Edyta Folwarska po raz pierwszy zaprezentowała efekt operacji w Marbelli. Fani są zaskoczeni zmianą gwiazdy Polo TV!
Gdy popularne gwiazdy sceny disco polo znikają na chwilę z medialnego radaru, fani od razu zaczynają się zastanawiać, co się dzieje. Czy to tylko chwilowa przerwa od codziennych obowiązków, a może przygotowania do czegoś większego? Gdy temperatura za oknem wzrasta, a social media zalewają zdjęcia z wakacyjnych wyjazdów, artyści chętnie dzielą się prywatnymi kadrami. Jeden z takich materiałów przykuł ostatnio wyjątkową uwagę – tym razem nie za sprawą nowego teledysku czy koncertowego występu, lecz... zupełnie innego szczegółu.
Edyta Folwarska, jedna z najbardziej rozpoznawalnych twarzy telewizji Polo TV, wybrała się niedawno do słonecznej Marbelli w Hiszpanii, by na chwilę odetchnąć od zawodowych obowiązków. Nie był to jednak zwyczajny wypoczynek. Prezenterka, która od lat związana jest ze sceną disco polo, po raz pierwszy zaprezentowała się publicznie w zupełnie nowej odsłonie. Sesje zdjęciowe z plaży, które regularnie publikowała na swoich profilach w mediach społecznościowych, wzbudziły ogromne zainteresowanie. I trudno się dziwić – to była oficjalna premiera efektów operacji plastycznej, na którą Edyta zdecydowała się w kwietniu.
Jak sama wyznała w rozmowie z Blaskiem Online: „Zdecydowałam się na operację piersi wcześniej, przed 37. urodzinami. Będzie mi je robił ten sam pan doktor, który zrobił aż 16 moich koleżanek”. Folwarska nie ukrywała emocji związanych z zabiegiem, choć przyznała, że towarzyszył jej spory stres. Dziś jednak nie ma wątpliwości, że była to jedna z najlepszych decyzji w jej życiu.
Od momentu powrotu ze słonecznej Hiszpanii, Edyta Folwarska otwarcie mówi o tym, jak bardzo zmieniło się jej życie po operacji. – Bardzo! Żałuję, że tak późno się na to zdecydowałam. Inne życie. Inaczej prezentują się kostiumy, ciuchy… Warto zapłacić każdą złotówkę – komentuje z uśmiechem.
Na zdjęciach z wakacji Edyta prezentowała się w różnorodnych stylizacjach plażowych, wzbudzając zachwyt fanów i obserwatorów. Jej figura, którą z dumą pokazywała podczas kąpieli słonecznych, przyciągała uwagę internautów nie mniej niż nowy wygląd.
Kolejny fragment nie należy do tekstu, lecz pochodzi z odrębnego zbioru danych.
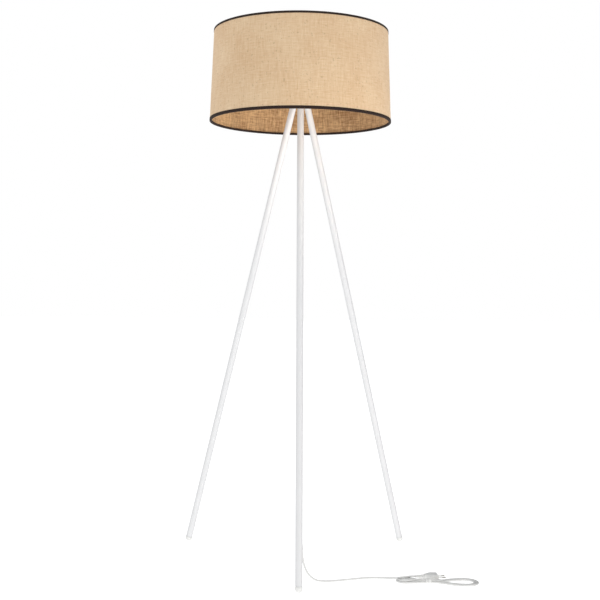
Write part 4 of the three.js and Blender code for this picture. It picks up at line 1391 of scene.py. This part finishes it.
def wire_radius(z):
    return film_radius(z) - (shade().film + shade().wire) / MM - GAP


def cloth_map(piece, seam_degrees=150.0, fold_z=None):
    """Lays the cloth flat: its width runs round the shade and its height runs up, in metres."""
    mesh = piece.data
    layer = mesh.uv_layers.new(name="Cloth")
    mean = cloth_radius(1324) * MM
    for face in mesh.polygons:
        middle = math.atan2(face.center.y - AXIS_Y * MM, face.center.x)
        middle = (middle - math.radians(seam_degrees)) % (2 * math.pi)
        for loop in face.loop_indices:
            at = mesh.vertices[mesh.loops[loop].vertex_index].co
            angle = math.atan2(at.y - AXIS_Y * MM, at.x) - math.radians(seam_degrees)
            angle = middle + math.remainder(angle - middle, 2 * math.pi)
            up = at.z
            if fold_z is not None:
                up = at.z + math.hypot(at.x, at.y - AXIS_Y * MM)
            layer.data[loop].uv = (angle * mean, up)


class LAMP_OT_cloth(bpy.types.Operator):
    """Rolls the jute cloth and its clear backing film into the drum"""

    bl_idname = "floor_lamp.cloth"
    bl_label = "Shade cloth"

    def drum(self, name, outside, thick, low, high, ripple):
        """A thin conical wall. ripple is how far the cloth lies off a true cone."""
        rows = steps(low, high, 8.0)
        outline = [(outside(z), z) for z in rows] + [(outside(z) - thick, z) for z in rows[::-1]]
        drum = spun(name, outline, 240)
        for vertex in drum.data.vertices:
            out = Vector((vertex.co.x, vertex.co.y, 0)).normalized()
            wave = noise.noise(Vector((out.x * 5, out.y * 5, vertex.co.z * 14)))
            inside = min(1.0, (vertex.co.z / MM - low) / 12, (high - vertex.co.z / MM) / 12)
            vertex.co += out * wave * ripple * max(0.0, inside) * MM
        put(drum, ON_AXIS)
        cloth_map(drum)
        return drum

    def seam(self, low, high):
        """The cloth's outer end, glued down over its start at the back."""
        rows = steps(low, high, 8.0)
        only()
        bpy.ops.mesh.primitive_grid_add(x_subdivisions=6, y_subdivisions=len(rows) - 1, size=1)
        strip = bpy.context.object
        strip.name = "cloth_overlap"
        for vertex in strip.data.vertices:
            along, t = vertex.co.x, vertex.co.y + 0.5
            z = low + (high - low) * t
            frayed = 0.35 * noise.noise(Vector((z * 0.35, 3.1, 0))) if along > 0.45 else 0
            angle = math.radians(150) + (along * 14 + frayed) / cloth_radius(z)
            reach = cloth_radius(z) + 0.22
            vertex.co = Vector((reach * math.cos(angle), reach * math.sin(angle), z)) * MM
        only(strip)
        bpy.ops.object.mode_set(mode="EDIT")
        bpy.ops.mesh.select_all(action="SELECT")
        bpy.ops.mesh.normals_make_consistent(inside=False)
        bpy.ops.object.mode_set(mode="OBJECT")
        finished_by(strip, "SOLIDIFY", thickness=0.5 * MM, offset=0.0)
        put(strip, ON_AXIS)
        cloth_map(strip, seam_degrees=0)
        return strip

    def execute(self, context):
        s = shade()
        low = s.bottom / MM + s.tape / MM + GAP
        high = (s.bottom + s.height - s.tape) / MM - GAP
        cloth = self.drum("jute_drum", cloth_radius, s.cloth / MM, low, high, 0.16)
        done(cloth, finish("jute"), "stand", "jute", "shade_jute")
        film = self.drum("backing_film", film_radius, s.film / MM, low, high, 0.0)
        # The film wears the lining finish, with painted shade and painted light-through colours
        # inside the drum.
        done(film, finish("lining_with_painted_shade"), "stand", "shade_film", "shade_film")
        seam = self.seam(low + 7.2, high - 5.9)
        done(seam, finish("jute"), "stand", "jute")
        return {"FINISHED"}


class LAMP_OT_tapes(bpy.types.Operator):
    """Folds the dark edge tape over both rims of the shade"""

    bl_idname = "floor_lamp.tapes"
    bl_label = "Edge tapes"

    def tape(self, name, rim, way, outside, inside):
        """The tape's section: down the outside, round the rim and up behind the wire."""
        thick = shade().tape / MM
        inner = wire_radius(rim) - shade().wire / MM - GAP - thick
        outer = tape_radius(rim)
        soft = 1.2  # radius of the fold

        def at(depth):
            return rim + way * depth

        def outer_at(depth):
            return tape_radius(at(depth))

        skin = [(outer_at(outside) - 0.1, at(outside)),
                (outer_at(outside - 0.3), at(outside - 0.3))]
        skin += [(outer_at(d), at(d)) for d in (outside * 0.6, soft)]
        skin += [(outer - soft + soft * math.cos(a), at(soft - soft * math.sin(a)))
                 for a in (0.5, 1.05, 1.57)]
        skin += [(inner + soft - soft * math.sin(a), at(soft - soft * math.cos(a)))
                 for a in (0.0, 0.5, 1.05, 1.57)]
        skin += [(inner, at(inside - 0.2)), (inner + 0.1, at(inside))]
        back = [(inner + thick, at(inside)), (inner + thick, at(soft))]
        k = soft - thick
        back += [(inner + soft - k * math.cos(a), at(soft - k * math.sin(a)))
                 for a in (0.8, 1.57)]
        back += [(outer - soft + k * math.sin(a), at(soft - k * math.cos(a)))
                 for a in (0.0, 0.8, 1.57)]
        back += [(outer_at(outside) - thick, at(outside))]
        tape = spun(name, skin + back, 240)
        for vertex in tape.data.vertices:  # slight puckers where the tape goes round the rim
            out = Vector((vertex.co.x, vertex.co.y, 0)).normalized()
            pucker = noise.noise(Vector((out.x * 60, out.y * 60, vertex.co.z * 20)))
            vertex.co += out * pucker * 0.07 * MM
        put(tape, ON_AXIS)
        cloth_map(tape, fold_z=rim)
        return tape

    def execute(self, context):
        s = shade()
        top = (s.bottom + s.height) / MM
        for name, rim, way, outside, inside, node in (
            ("edge_tape_top", top, -1, 6.0, 3.5, "shade_top_trim"),
            ("edge_tape_bottom", s.bottom / MM, 1, 7.5, 5.5, "shade_bottom_trim"),
        ):
            tape = self.tape(name, rim, way, outside, inside)
            done(tape, finish("tape"), "stand", "edge_tape", node)
        return {"FINISHED"}


class LAMP_OT_wires(bpy.types.Operator):
    """Bends and welds the wire rings and the spider that carries the shade"""

    bl_idname = "floor_lamp.wires"
    bl_label = "Shade frame"

    def ring(self, name, z):
        only()
        bpy.ops.mesh.primitive_torus_add(
            location=(0, AXIS_Y * MM, z * MM), major_radius=wire_radius(z) * MM,
            minor_radius=shade().wire, major_segments=240, minor_segments=16,
        )
        ring = bpy.context.object
        ring.name = name
        bpy.ops.object.transform_apply(location=True, rotation=True, scale=True)
        # A butt weld closes the wire: a slightly thicker place.
        for vertex in ring.data.vertices:
            out = Vector((vertex.co.x, vertex.co.y - AXIS_Y * MM))
            off = math.remainder(math.atan2(out.y, out.x) - math.radians(100), 2 * math.pi)
            swell = 0.16 * math.exp(-((off * wire_radius(z) / 2.4) ** 2))
            centre = out.normalized() * wire_radius(z) * MM
            middle = Vector((centre.x, centre.y + AXIS_Y * MM, z * MM))
            vertex.co = middle + (vertex.co - middle) * (1 + swell)
        return ring

    def spider(self, ring_z, fitter_z):
        radius = shade().wire / MM
        start = Vector((26.9, 0, fitter_z + 1.1))
        end = Vector((wire_radius(ring_z) + 1.5, 0, ring_z - 2.95))
        line = end - start
        length = line.length - 1.2
        slope = Matrix.Rotation(math.atan2(line.x, line.z), 4, "Y")
        parts = []
        for azimuth in SPIDER_ARM_AZIMUTHS:
            place = ON_AXIS @ turn(azimuth) @ shift(start.x, 0, start.z) @ slope
            arm = spun("arm", [
                (0, 0), (radius, 0), (radius, length - 0.6), (radius - 0.5, length), (0, length)],
                24, True)
            parts.append(put(arm, place))
            only()
            bpy.ops.mesh.primitive_uv_sphere_add(segments=24, ring_count=12, radius=2.3 * MM)
            bead = bpy.context.object
            bead.scale = (1.3, 1.25, 0.45)
            bpy.ops.object.transform_apply(location=True, rotation=True, scale=True)
            parts.append(put(bead, ON_AXIS @ turn(azimuth) @ shift(26.6, 0, fitter_z + 1.3)))
        fitter = spun("shade_fitter", [
            (20.2, fitter_z), (27.6, fitter_z), (28, fitter_z + 0.4), (28, fitter_z + 1.4),
            (27.6, fitter_z + 1.8), (20.4, fitter_z + 1.8), (20.2, fitter_z + 1.6)], 96)
        put(fitter, ON_AXIS)
        for part in parts:
            combined(fitter, part, "UNION")
        return fitter

    def execute(self, context):
        s = shade()
        edge = (s.tape + s.wire) / MM + GAP
        bottom, top = s.bottom / MM + edge, (s.bottom + s.height) / MM - edge
        for name, z, node in (("rim_wire_bottom", bottom, "shade_bottom_ring"),
                              ("rim_wire_top", top, "shade_top_ring")):
            done(self.ring(name, z), finish("powder"), "stand", "powder_coat", node)
        fitter_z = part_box("shade_spider")[0].z / MM
        spider = self.spider(top, fitter_z)
        done(spider, finish("powder"), "stand", "powder_coat", "shade_spider")
        return {"FINISHED"}


class LAMP_OT_inside(bpy.types.Operator):
    """Finishes the pieces that stay inside the hub, the holder and the bulb"""

    bl_idname = "floor_lamp.inside"
    bl_label = "Inner pieces"

    def execute(self, context):
        coats = {
            "zinc": ("threaded_nipple", "nipple_nut", "nipple_washer"),
            "brass": ("holder_centre_contact", "holder_screw_shell", "holder_terminal_live",
                      "holder_terminal_neutral"),
            "thermoset": ("holder_insert",),
            "board": ("bulb_driver_board", "bulb_led_board"),
            "sheath": ("cord_inside",),
            "brown": ("wire_live",),
            "blue": ("wire_neutral",),
        }
        for coat, names in coats.items():
            for name in names:
                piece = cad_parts[name]
                piece.data.materials.clear()
                piece.data.materials.append(finish(coat))
        return {"FINISHED"}


class LAMP_PT_panel(bpy.types.Panel):
    """Lists the lamp's sizes, colours and pieces"""

    bl_idname = "LAMP_PT_panel"
    bl_label = "Floor Lamp"
    bl_space_type = "VIEW_3D"
    bl_region_type = "UI"
    bl_category = "Floor Lamp"

    def draw(self, context):
        scene = context.scene
        for group in (scene.lamp_stand, scene.lamp_shade, scene.lamp_lead, scene.lamp_finishes):
            box = self.layout.box()
            for key in group.bl_rna.properties.keys():
                if key not in {"rna_type", "name"}:
                    box.prop(group, key)
        for operator in OPERATORS:
            self.layout.operator(operator.bl_idname)


GROUPS = {
    "lamp_stand": StandSizes,
    "lamp_shade": ShadeSizes,
    "lamp_lead": LeadSizes,
    "lamp_finishes": Finishes,
}
OPERATORS = (
    LAMP_OT_stage, LAMP_OT_lead, LAMP_OT_tie, LAMP_OT_plug, LAMP_OT_legs, LAMP_OT_feet,
    LAMP_OT_relief, LAMP_OT_hub, LAMP_OT_holder, LAMP_OT_bulb, LAMP_OT_cloth, LAMP_OT_tapes,
    LAMP_OT_wires, LAMP_OT_inside,
)


def register():
    for cls in (*GROUPS.values(), *OPERATORS, LAMP_PT_panel):
        bpy.utils.register_class(cls)
    for key, group in GROUPS.items():
        setattr(bpy.types.Scene, key, PointerProperty(type=group))


def unregister():
    for key in GROUPS:
        delattr(bpy.types.Scene, key)
    for cls in (LAMP_PT_panel, *reversed(OPERATORS), *reversed(GROUPS.values())):
        bpy.utils.unregister_class(cls)


def main():
    register()
    for operator in OPERATORS:
        group, action = operator.bl_idname.split(".")
        getattr(getattr(bpy.ops, group), action)()


if __name__ == "__main__":
    main()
Choć urlop w Marbelli miał być czasem pełnego relaksu, nie obyło się bez drobnych komplikacji. – Przytyłam 3 kg, ale to woda już usuwam. Już mi doradzają, jak to usunąć. Piję herbatkę z pokrzywy i się głodzę – zdradziła z charakterystycznym dystansem do siebie gwiazda znana z prowadzenia największych imprez disco polo.
Wybór Marbelli jako miejsca wypoczynku nie był przypadkowy. Południowa Hiszpania od lat przyciąga znane osoby, a miasto stało się symbolem luksusu i odpoczynku z dala od zgiełku. Nieopodal swoje hiszpańskie lokum ma również Zenek Martyniuk, co od razu wzbudziło spekulacje, czy Marbella stanie się nowym miejscem spotkań dla fanów i artystów disco polo.
Sama Folwarska szybko rozwiała te domysły: – Totalnie tak nie jest... Nie słyszałam tam polskiej muzyki. Polaków też za bardzo nie widziałam. Jak spotykałam, to takich z klasą. Pełna kultura – stwierdziła z uśmiechem. Choć Marbella i Alicante bywają nazywane „polskim Chicago”, według Edyty ten region ma zupełnie inny klimat. – Wbrew pozorom jest drogo – 8 euro za kawę i 20 euro za aperola – dodała z przymrużeniem oka.
Edyta Folwarska, oprócz pracy w telewizji, regularnie angażuje się w liczne projekty muzyczne i medialne związane z branżą disco polo, zyskując coraz większe grono fanów. Jej otwartość, autentyczność i naturalność sprawiają, że cieszy się ogromną sympatią zarówno widzów, jak i artystów.
Wszystko wskazuje na to, że 2025 rok będzie dla niej przełomowy – zarówno prywatnie, jak i zawodowo.